What the task requires => State only the count of lines in the listing below that hold "rigid".

Rows from an object dataset
★ ★ ★

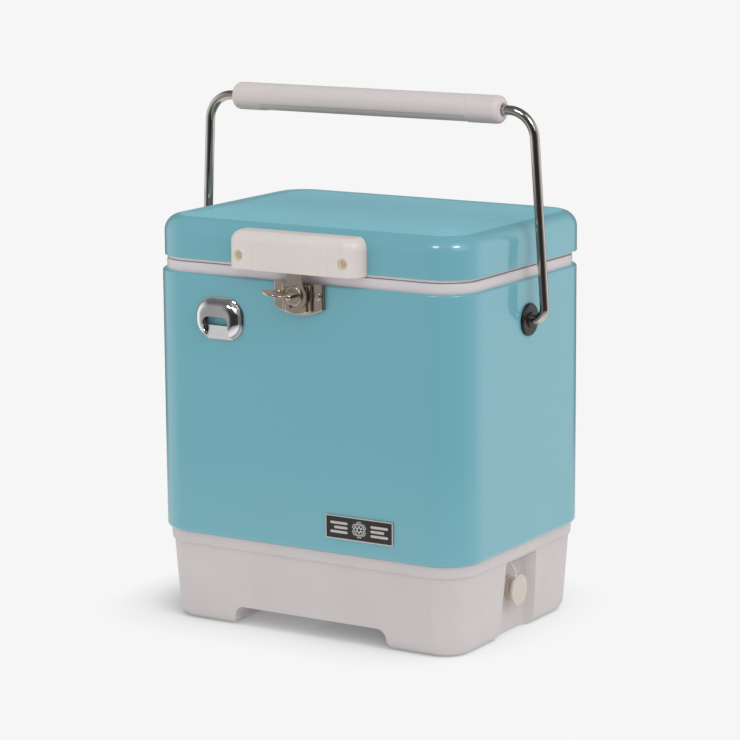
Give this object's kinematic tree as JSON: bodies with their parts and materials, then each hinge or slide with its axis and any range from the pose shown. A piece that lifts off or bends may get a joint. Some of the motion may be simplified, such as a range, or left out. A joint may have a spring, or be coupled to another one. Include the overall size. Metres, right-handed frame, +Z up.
{
  "type": "cooler",
  "caption": "Steel-clad picnic cooler: foam-insulated box with hinged lid, swinging bail handle, turn latch, bottle opener and side drain.",
  "frame": {"origin": "on the floor under the centre of the body's plan, midway between the two feet", "axes": "+Z up, -Y towards the latch and front handle tab, +X towards the drain side"},
  "size_m": [0.416, 0.3107, 0.5474],
  "materials": {
    "blue_enamel": "glossy light teal-blue enamel on sheet steel",
    "white_plastic": "satin moulded plastic, warm white",
    "grip_plastic": "satin moulded plastic, warm white",
    "base_plastic": "fine-textured moulded plastic, warm light grey",
    "cap_plastic": "soft flexible plastic, cream",
    "black_plastic": "black nylon",
    "stainless_rod": "polished stainless rod",
    "nickel": "bright nickel-plated steel",
    "zinc_steel": "zinc-plated steel fasteners",
    "chrome_plate": "mirror chrome plate",
    "plate_silver": "satin aluminium badge border",
    "plate_black": "black enamel face with a plain ice-crystal motif",
    "liner_plastic": "satin white food-grade liner",
    "foam": "rigid urethane foam, hidden",
    "gasket_rubber": "soft dark gasket strip"
  },
  "bodies": {
    "body": {"steel_jacket": "blue_enamel", "base_tray": "base_plastic", "inner_liner": "liner_plastic", "body_foam": "foam", "pivot_seats": "black_plastic", "drain_spout": "cap_plastic", "drain_nut": "white_plastic", "drain_tether": "cap_plastic", "hinge_leaves_body": "nickel", "hinge_pins": "zinc_steel", "hinge_screws_body": "zinc_steel", "latch_base": "nickel", "latch_rivets": "nickel", "bottle_opener": "chrome_plate", "opener_screws": "zinc_steel", "nameplate": "plate_silver", "nameplate_face": "plate_black"},
    "lid": {"lid_pan": "blue_enamel", "lid_liner": "liner_plastic", "lid_gasket": "gasket_rubber", "lid_foam": "foam", "lid_handle": "white_plastic", "handle_screws": "zinc_steel", "hinge_leaves_lid": "nickel", "hinge_screws_lid": "zinc_steel", "latch_strap": "nickel"},
    "bushes": {"pivot_bushes": "black_plastic"},
    "bail": {"bail_rod": "stainless_rod", "rod_retainers": "zinc_steel"},
    "grip": {"bail_grip": "grip_plastic"},
    "turn_latch": {"latch_rotor": "nickel", "latch_wing": "nickel"},
    "drain_plug": {"drain_cap": "cap_plastic"}
  },
  "joints": [
    {"name": "lid_hinge", "type": "hinge", "parent": "body", "child": "lid", "pos_m": [0, 0.139, 0.3847], "axis": [-1, 0, 0], "range_deg": [0, 100]},
    {"name": "bush_turn", "type": "hinge", "parent": "body", "child": "bushes", "pos_m": [0, 0, 0.3252], "axis": [-1, 0, 0], "range_deg": [0, 100]},
    {"name": "bail_swing", "type": "hinge", "parent": "bushes", "child": "bail", "pos_m": [0, 0, 0.3252], "axis": [1, 0, 0], "range_deg": [-31, 129]},
    {"name": "grip_roll", "type": "hinge", "parent": "bail", "child": "grip", "pos_m": [0, -0.00381, 0.53326], "axis": [1, 0, 0], "continuous": true},
    {"name": "latch_turn", "type": "hinge", "parent": "body", "child": "turn_latch", "pos_m": [0.002, -0.15, 0.3552], "axis": [0, -1, 0], "range_deg": [0, 90]},
    {"name": "drain_pull", "type": "slide", "parent": "body", "child": "drain_plug", "axis": [1, 0, 0], "range_m": [0, 0.03]}
  ],
  "couplings": [
    {"joint": "bush_turn", "follows": "lid_hinge", "ratio": 1}
  ]
}
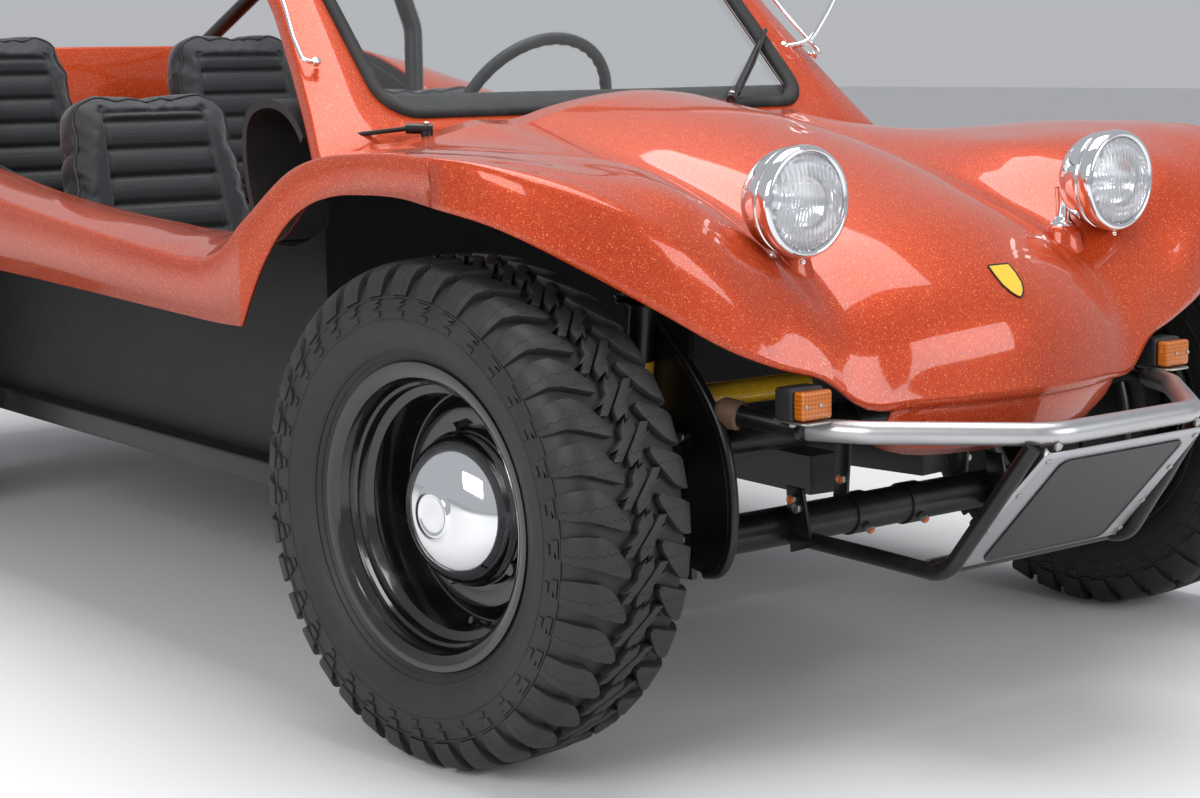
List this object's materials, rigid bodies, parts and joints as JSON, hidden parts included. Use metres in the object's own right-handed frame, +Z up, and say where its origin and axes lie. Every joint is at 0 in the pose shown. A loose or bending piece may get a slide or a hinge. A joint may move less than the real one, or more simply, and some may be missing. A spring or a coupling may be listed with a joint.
{
  "type": "dune buggy",
  "caption": "Open four-seat dune buggy with a moulded body, round lamps on the hood, roll bar, rear engine and chunky off-road tyres; steered front wheels.",
  "frame": {"origin": "centre of the overall bounding box, on the ground", "axes": "+X forward, +Y to the left, +Z up"},
  "size_m": [3.716, 1.744, 1.417],
  "materials": {
    "body_orange": "metal-flake orange moulded body, clear-coated",
    "tub_black": "textured black",
    "chassis_black": "satin black",
    "glass_clear": "clear laminated",
    "seal_rubber": "matt",
    "trim_plastic": "grained",
    "seat_cloth": "black perforated cloth and vinyl",
    "tyre_rubber": "matt black",
    "rim_gloss": "gloss black",
    "chrome": "polished",
    "bar_steel": "brushed",
    "lamp_glass": "fluted clear",
    "amber_lens": "clear amber",
    "red_lens": "clear red",
    "cast_grey": "rough",
    "alloy": "cast"
  },
  "bodies": {
    "chassis": {"bumper_brackets": "chassis_black", "dashboard": "trim_plastic", "engine_block": "alloy", "exhaust": "chrome", "firewall": "tub_black", "floor_pan": "tub_black", "front_arms": "chassis_black", "front_beam": "chassis_black", "front_body": "body_orange", "front_bumper": "bar_steel", "front_dampers": "chassis_black", "gearbox_axle": "cast_grey", "indicator_housings": "trim_plastic", "indicator_lenses": "amber_lens", "lamp_lenses": "lamp_glass", "lamp_shells": "chrome", "levers": "trim_plastic", "lower_hoop": "chassis_black", "mirror": "chrome", "pedals": "chassis_black", "plate_panel": "bar_steel", "rear_body": "body_orange", "rear_bumper": "bar_steel", "roll_bar": "chassis_black", "seat_bases": "chassis_black", "seat_front_left": "seat_cloth", "seat_front_right": "seat_cloth", "seat_rear_left": "seat_cloth", "seat_rear_right": "seat_cloth", "side_pod_left": "body_orange", "side_pod_right": "body_orange", "sill_rails": "chassis_black", "steering_column": "chassis_black", "tail_lamps": "red_lens", "tub_side_left": "tub_black", "tub_side_right": "tub_black", "windscreen_glass": "glass_clear", "windscreen_seal": "seal_rubber", "windscreen_surround": "body_orange", "wipers": "chassis_black"},
    "wheel_front_left": {"drum_front_left": "cast_grey", "hub_cap_front_left": "chrome", "rim_front_left": "rim_gloss", "tyre_front_left": "tyre_rubber"},
    "wheel_rear_left": {"drum_rear_left": "cast_grey", "hub_cap_rear_left": "chrome", "rim_rear_left": "rim_gloss", "tyre_rear_left": "tyre_rubber"},
    "knuckle_left": {"knuckle_left": "chassis_black"},
    "wheel_front_right": {"drum_front_right": "cast_grey", "hub_cap_front_right": "chrome", "rim_front_right": "rim_gloss", "tyre_front_right": "tyre_rubber"},
    "wheel_rear_right": {"drum_rear_right": "cast_grey", "hub_cap_rear_right": "chrome", "rim_rear_right": "rim_gloss", "tyre_rear_right": "tyre_rubber"},
    "knuckle_right": {"knuckle_right": "chassis_black"},
    "steering_wheel": {"steering_wheel": "trim_plastic"}
  },
  "joints": [
    {"name": "steer_right", "type": "hinge", "parent": "chassis", "child": "knuckle_right", "pos_m": [1.242, -0.56, 0.3611], "axis": [0, 0, 1], "range_deg": [-34, 22]},
    {"name": "steer_left", "type": "hinge", "parent": "chassis", "child": "knuckle_left", "pos_m": [1.242, 0.56, 0.3611], "axis": [0, 0, 1], "range_deg": [-34, 22]},
    {"name": "steering_turn", "type": "hinge", "parent": "chassis", "child": "steering_wheel", "pos_m": [-0.047, 0.35, 0.862], "axis": [-0.866, 0, 0.5], "range_deg": [-476, 308]},
    {"name": "spin_front_left", "type": "hinge", "parent": "knuckle_left", "child": "wheel_front_left", "pos_m": [1.2255, 0.7171, 0.3611], "axis": [-0.1045, 0.9945, 0], "continuous": true},
    {"name": "spin_rear_left", "type": "hinge", "parent": "chassis", "child": "wheel_rear_left", "pos_m": [-1.158, 0.75, 0.3611], "axis": [0, 1, 0], "continuous": true},
    {"name": "spin_front_right", "type": "hinge", "parent": "knuckle_right", "child": "wheel_front_right", "pos_m": [1.2585, -0.7171, 0.3611], "axis": [-0.1045, 0.9945, 0], "continuous": true},
    {"name": "spin_rear_right", "type": "hinge", "parent": "chassis", "child": "wheel_rear_right", "pos_m": [-1.158, -0.75, 0.3611], "axis": [0, 1, 0], "continuous": true}
  ],
  "couplings": [
    {"joint": "steer_left", "follows": "steer_right", "ratio": 1},
    {"joint": "steering_turn", "follows": "steer_right", "ratio": 14}
  ]
}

★ ★ ★

Answer to this task => 2